─── Dataset section ───
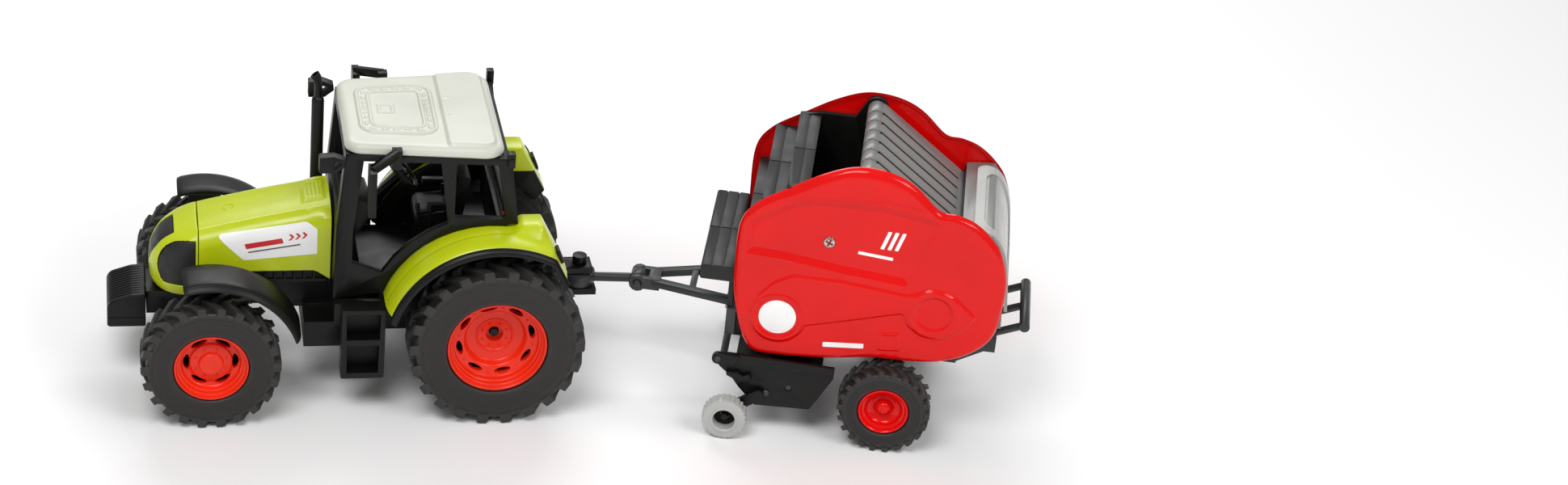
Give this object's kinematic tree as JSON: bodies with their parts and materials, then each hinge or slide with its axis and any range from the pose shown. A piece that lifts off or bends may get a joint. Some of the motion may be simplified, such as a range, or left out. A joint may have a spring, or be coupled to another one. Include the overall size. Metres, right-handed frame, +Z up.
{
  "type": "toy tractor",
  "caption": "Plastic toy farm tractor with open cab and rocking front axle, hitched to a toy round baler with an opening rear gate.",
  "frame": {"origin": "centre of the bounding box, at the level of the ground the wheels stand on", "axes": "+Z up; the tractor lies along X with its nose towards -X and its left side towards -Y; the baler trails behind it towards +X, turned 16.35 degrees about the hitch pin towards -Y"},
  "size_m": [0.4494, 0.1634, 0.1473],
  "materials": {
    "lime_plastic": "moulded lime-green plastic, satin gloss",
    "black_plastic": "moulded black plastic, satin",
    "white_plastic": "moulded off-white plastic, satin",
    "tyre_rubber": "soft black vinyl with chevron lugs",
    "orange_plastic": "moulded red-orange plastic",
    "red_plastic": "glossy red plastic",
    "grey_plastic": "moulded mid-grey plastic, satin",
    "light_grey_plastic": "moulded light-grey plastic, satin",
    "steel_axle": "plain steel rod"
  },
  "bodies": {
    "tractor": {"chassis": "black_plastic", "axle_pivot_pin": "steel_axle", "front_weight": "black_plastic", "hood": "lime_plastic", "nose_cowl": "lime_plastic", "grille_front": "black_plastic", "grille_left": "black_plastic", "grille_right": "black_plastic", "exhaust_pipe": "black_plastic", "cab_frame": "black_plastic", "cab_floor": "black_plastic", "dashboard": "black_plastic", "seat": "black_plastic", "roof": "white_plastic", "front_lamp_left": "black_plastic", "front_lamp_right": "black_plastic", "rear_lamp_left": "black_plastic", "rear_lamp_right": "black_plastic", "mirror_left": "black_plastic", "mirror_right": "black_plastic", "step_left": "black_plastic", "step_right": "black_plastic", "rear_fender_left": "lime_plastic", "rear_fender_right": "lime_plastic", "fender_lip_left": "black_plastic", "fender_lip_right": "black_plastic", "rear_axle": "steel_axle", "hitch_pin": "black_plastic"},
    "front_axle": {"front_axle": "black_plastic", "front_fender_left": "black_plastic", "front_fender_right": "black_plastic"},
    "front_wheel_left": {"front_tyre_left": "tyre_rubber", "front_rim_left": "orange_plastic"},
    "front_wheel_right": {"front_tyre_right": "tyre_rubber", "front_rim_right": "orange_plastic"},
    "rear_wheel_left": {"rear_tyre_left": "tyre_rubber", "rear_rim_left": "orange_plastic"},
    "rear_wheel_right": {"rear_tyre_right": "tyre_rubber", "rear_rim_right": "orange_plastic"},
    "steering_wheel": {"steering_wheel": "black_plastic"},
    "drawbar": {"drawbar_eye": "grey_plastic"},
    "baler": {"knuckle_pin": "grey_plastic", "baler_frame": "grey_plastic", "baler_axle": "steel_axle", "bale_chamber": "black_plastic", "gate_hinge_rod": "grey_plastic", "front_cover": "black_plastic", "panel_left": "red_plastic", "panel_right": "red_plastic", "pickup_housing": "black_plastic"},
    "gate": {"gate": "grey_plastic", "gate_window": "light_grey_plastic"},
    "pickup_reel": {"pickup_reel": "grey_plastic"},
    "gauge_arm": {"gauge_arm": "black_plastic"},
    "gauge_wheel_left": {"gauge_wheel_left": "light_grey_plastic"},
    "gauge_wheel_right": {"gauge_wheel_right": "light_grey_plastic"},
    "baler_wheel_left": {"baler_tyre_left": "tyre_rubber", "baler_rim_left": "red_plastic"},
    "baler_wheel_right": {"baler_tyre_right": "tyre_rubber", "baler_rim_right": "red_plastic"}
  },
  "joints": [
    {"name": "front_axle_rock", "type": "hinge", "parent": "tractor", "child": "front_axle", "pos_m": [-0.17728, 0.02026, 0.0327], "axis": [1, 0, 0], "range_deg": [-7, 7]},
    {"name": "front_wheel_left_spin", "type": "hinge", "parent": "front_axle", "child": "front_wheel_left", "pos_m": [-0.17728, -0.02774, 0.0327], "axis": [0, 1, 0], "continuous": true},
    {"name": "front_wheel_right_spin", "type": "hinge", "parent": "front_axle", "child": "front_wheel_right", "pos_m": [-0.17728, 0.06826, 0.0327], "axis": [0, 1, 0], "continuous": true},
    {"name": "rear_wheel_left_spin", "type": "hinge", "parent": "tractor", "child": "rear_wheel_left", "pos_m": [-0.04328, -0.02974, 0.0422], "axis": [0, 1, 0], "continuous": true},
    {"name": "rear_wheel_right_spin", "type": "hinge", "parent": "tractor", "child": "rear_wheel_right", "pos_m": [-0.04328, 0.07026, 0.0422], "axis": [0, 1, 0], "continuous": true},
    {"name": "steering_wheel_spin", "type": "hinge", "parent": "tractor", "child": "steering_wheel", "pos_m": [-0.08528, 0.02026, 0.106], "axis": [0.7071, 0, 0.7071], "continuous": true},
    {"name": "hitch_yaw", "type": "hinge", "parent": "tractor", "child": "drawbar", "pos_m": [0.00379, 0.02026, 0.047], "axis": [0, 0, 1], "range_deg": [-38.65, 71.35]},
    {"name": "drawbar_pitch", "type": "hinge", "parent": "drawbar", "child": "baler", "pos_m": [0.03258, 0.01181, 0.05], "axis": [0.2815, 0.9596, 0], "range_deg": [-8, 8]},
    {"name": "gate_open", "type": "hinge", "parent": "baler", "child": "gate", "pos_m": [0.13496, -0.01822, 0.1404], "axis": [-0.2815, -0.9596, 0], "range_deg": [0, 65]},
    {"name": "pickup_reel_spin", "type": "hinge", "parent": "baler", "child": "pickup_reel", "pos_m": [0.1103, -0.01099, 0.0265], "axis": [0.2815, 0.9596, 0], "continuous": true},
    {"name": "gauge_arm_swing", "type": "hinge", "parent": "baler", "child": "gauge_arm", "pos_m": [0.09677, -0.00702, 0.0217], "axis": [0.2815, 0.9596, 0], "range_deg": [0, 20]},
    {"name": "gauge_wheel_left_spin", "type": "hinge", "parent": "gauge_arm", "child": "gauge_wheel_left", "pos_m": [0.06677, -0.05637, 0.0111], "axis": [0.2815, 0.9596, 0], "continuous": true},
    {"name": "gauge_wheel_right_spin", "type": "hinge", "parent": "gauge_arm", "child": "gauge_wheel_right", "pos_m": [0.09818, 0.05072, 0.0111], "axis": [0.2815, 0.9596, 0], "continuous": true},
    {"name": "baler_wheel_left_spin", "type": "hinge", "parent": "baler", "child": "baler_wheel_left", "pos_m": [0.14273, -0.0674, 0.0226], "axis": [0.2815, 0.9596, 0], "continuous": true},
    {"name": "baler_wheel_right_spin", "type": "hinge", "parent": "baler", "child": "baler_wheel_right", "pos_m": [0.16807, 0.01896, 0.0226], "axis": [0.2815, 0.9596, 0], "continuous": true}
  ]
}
───
**Directive**
Go through the material above and count the lines that contain "materials"; answer with the number alone.

**Completed exercise**
2